The Keepa graph below shows a flip I did, were I bought at ~£7 and sold each unit for ~£20. As an example of some of the random stuff I sell it was a soft hammer (with hindsight I wouldn’t of bought that as they took ages to sell).

Wholesale

This is now getting to the more ‘traditional’ way of selling businesses. You buy the products from a wholesaler and ship them to Amazon to sell.

Pros:

  • Scaleable
  • Repeatable
  • Proper invoices
  • Finding suitable wholesalers is hard (yes that’s a pro)

Cons:

  • Often lower profit margins
  • Not all wholesalers will work with Amazon sellers
  • Anybody can find easy to find wholesalers (competition)

Own Products

If you already sell your own products then adding them to the Amazon marketplace should be a no brainer. This is not something I do but have advised a few different businesses about it.

Private Label (PL)

In simple terms, you buy a generic product from a manufacturer or supplier (often imported from China), put your own brand on it and create a new Amazon listing. Promote the listing and sell for a profit.

Pros:

  • Highly scalable
  • You are creating an asset
  • Can be very profitable
  • Own the Amazon listing so should be no competition on it

Cons:

  • A relatively high investment
  • High risk (if it doesn’t sell you could be left with a lot of stock)
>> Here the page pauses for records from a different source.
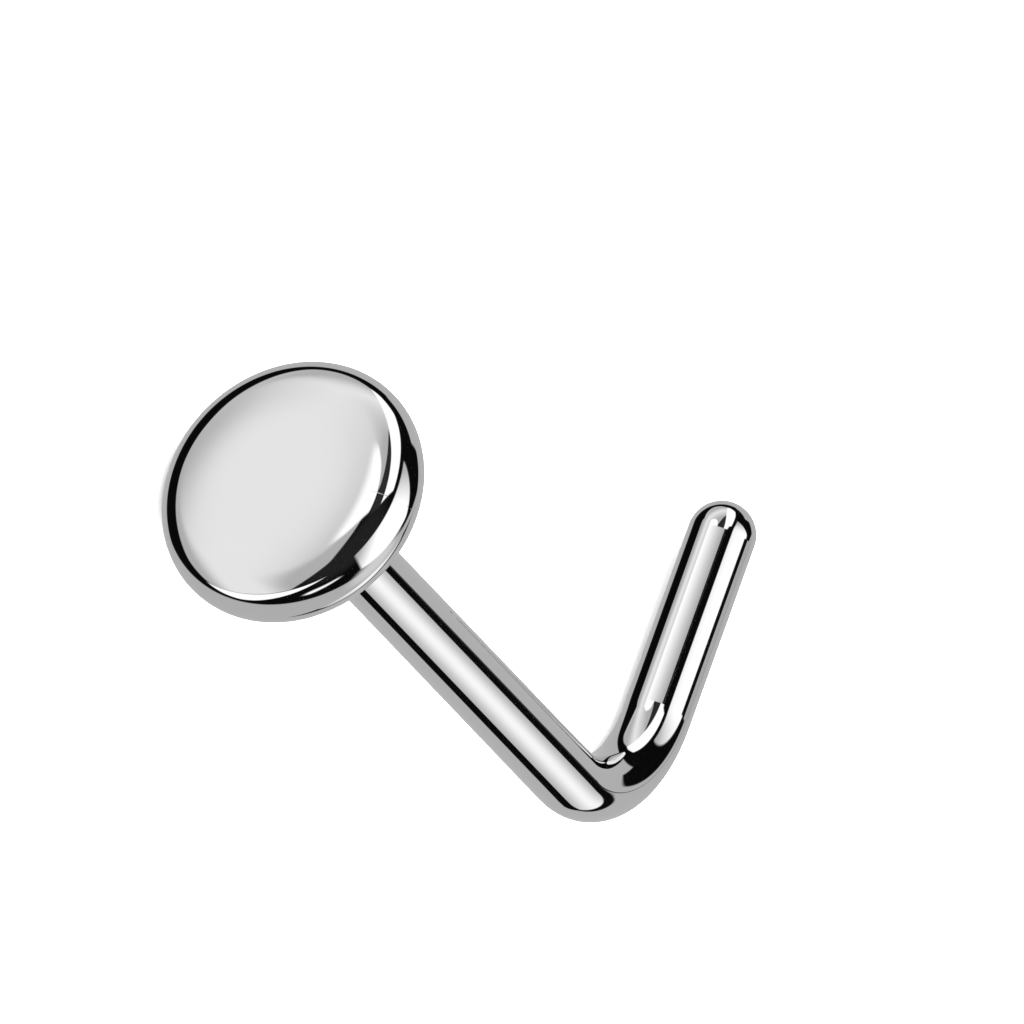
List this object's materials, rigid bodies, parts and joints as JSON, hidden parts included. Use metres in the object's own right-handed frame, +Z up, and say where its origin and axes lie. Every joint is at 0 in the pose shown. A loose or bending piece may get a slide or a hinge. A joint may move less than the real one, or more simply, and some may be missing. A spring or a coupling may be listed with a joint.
{
  "type": "nose stud",
  "caption": "Nose stud with a plain flat disc head on a round wire post, bent to an L, with a ball-round tail tip.",
  "frame": {"origin": "on the table, under the middle of the stud as it lies by itself on the rim of its disc and the outside of its bend", "axes": "+X along the post from the disc to the bend, seen from above; +Y towards the tail's tip, seen from above; +Z up from the table. The post slopes 7.9 degrees down from the disc to the bend, and the tail 2.6 degrees up to its tip"},
  "size_m": [0.01, 0.0058, 0.0032],
  "materials": {
    "polished_steel": "mirror polish"
  },
  "bodies": {
    "root": {"nose_stud": "polished_steel"}
  },
  "joints": []
}
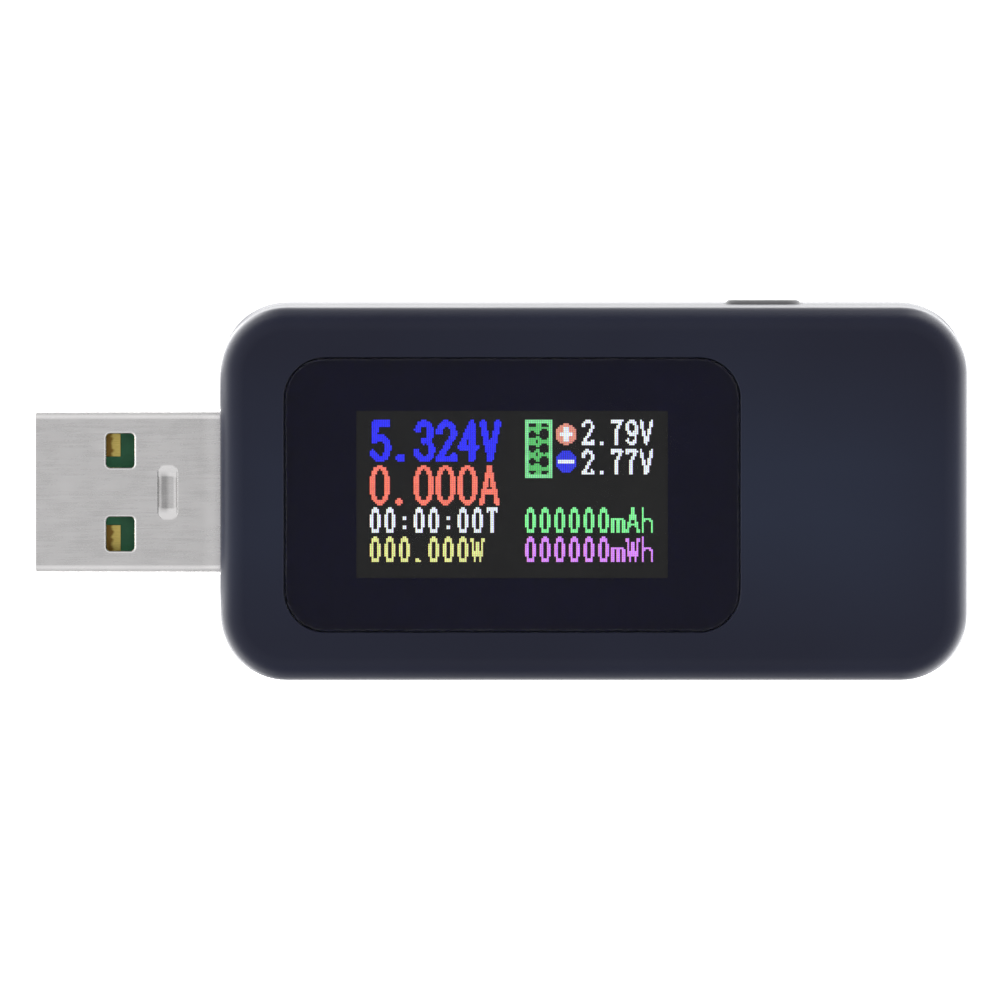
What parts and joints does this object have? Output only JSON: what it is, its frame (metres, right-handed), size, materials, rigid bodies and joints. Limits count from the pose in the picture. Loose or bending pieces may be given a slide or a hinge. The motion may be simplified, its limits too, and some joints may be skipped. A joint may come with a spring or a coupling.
{
  "type": "usb power meter",
  "caption": "Slim in-line USB power meter: a rounded dark case with a USB-A plug, a USB-A socket, a colour display under a glossy window and a side button.",
  "frame": {"origin": "centre of the case's flat back face, which it lies on", "axes": "+X towards the socket (the plug points along -X), +Y towards the side button, +Z out of the display face"},
  "size_m": [0.0675, 0.0273, 0.0126],
  "materials": {
    "case_plastic": "fine-textured black-blue moulded plastic, semi-matt",
    "button_plastic": "smooth black-blue moulded plastic",
    "window_clear": "clear polished acrylic",
    "mask_print": "black print on a clear film",
    "tape": "black double-sided tape",
    "white_plastic": "white moulded plastic",
    "light_guide": "clear light guide with a white back",
    "display_glass": "dark display glass behind a polariser",
    "led": "white LED bodies",
    "flex_film": "amber film cable",
    "foam": "dark closed-cell foam",
    "board": "green solder mask on glass-fibre laminate",
    "chip_body": "black moulded epoxy",
    "tinned_metal": "tinned metal",
    "resistor_body": "black glazed resistor",
    "capacitor_body": "tan multilayer ceramic",
    "usb_steel": "satin nickel-plated steel",
    "green_insulator": "dark green moulded insulator",
    "gold_contact": "gold-plated contact",
    "black_plastic": "black moulded plastic",
    "spring_steel": "thin spring steel"
  },
  "bodies": {
    "meter": {"front_shell": "case_plastic", "back_shell": "case_plastic", "display_window": "window_clear", "window_mask": "mask_print", "window_tape": "tape", "lcd_frame": "white_plastic", "lcd_panel": "display_glass", "lcd_light_guide": "light_guide", "lcd_leds": "led", "lcd_flex": "flex_film", "foam_pad": "foam", "main_board": "board", "mcu_chip": "chip_body", "mcu_leads": "tinned_metal", "memory_chip": "chip_body", "voltage_regulator": "chip_body", "shunt_resistor": "resistor_body", "capacitors": "capacitor_body", "resistors": "resistor_body", "plug_shell": "usb_steel", "plug_tongue": "green_insulator", "plug_contacts": "gold_contact", "socket_shell": "usb_steel", "socket_housing": "green_insulator", "socket_contacts": "gold_contact", "switch_base": "black_plastic", "switch_cover": "tinned_metal", "switch_dome": "spring_steel", "switch_terminals": "tinned_metal"},
    "button": {"button_cap": "button_plastic", "switch_plunger": "white_plastic"}
  },
  "joints": [
    {"name": "button_press", "type": "slide", "parent": "meter", "child": "button", "axis": [0, -1, 0], "range_m": [0, 0.00025], "stiffness_N_per_m": 5000, "springref_m": -0.0001, "deforming": ["switch_dome"]}
  ]
}
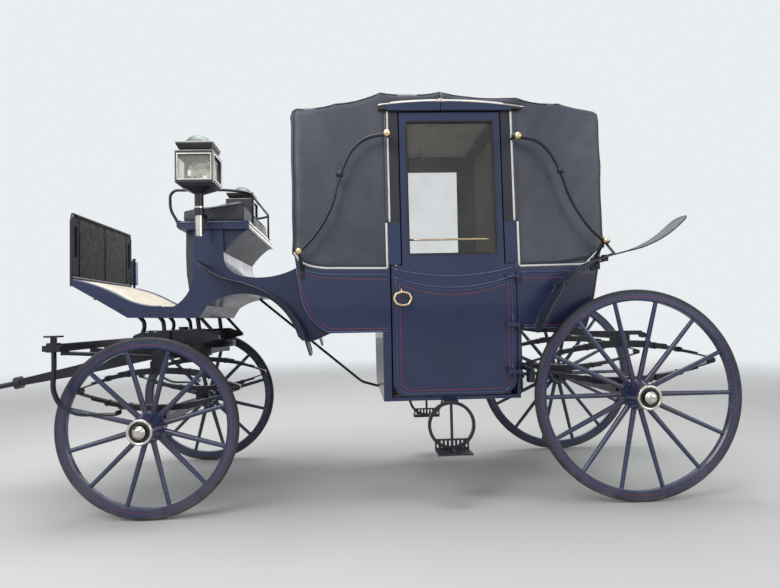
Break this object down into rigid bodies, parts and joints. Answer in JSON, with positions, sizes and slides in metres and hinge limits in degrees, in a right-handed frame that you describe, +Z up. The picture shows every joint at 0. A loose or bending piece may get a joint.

I’ve done a bit of PL with other people before and this is an area I am actively growing into at the moment.

Drop Shipping (DS)

I’ve got no experience of drop shipping on Amazon (I have on other platforms). This is basically when you do not physically have the product but still sell it. When somebody buys from you, you get your supplier to ship it to the customer. I know a few people that do this (some very successfully)

There are probably other models that I don’t know about (yet) but if you’ve ever wondered how third parties sell on Amazon they will typically be using one or more of these methods.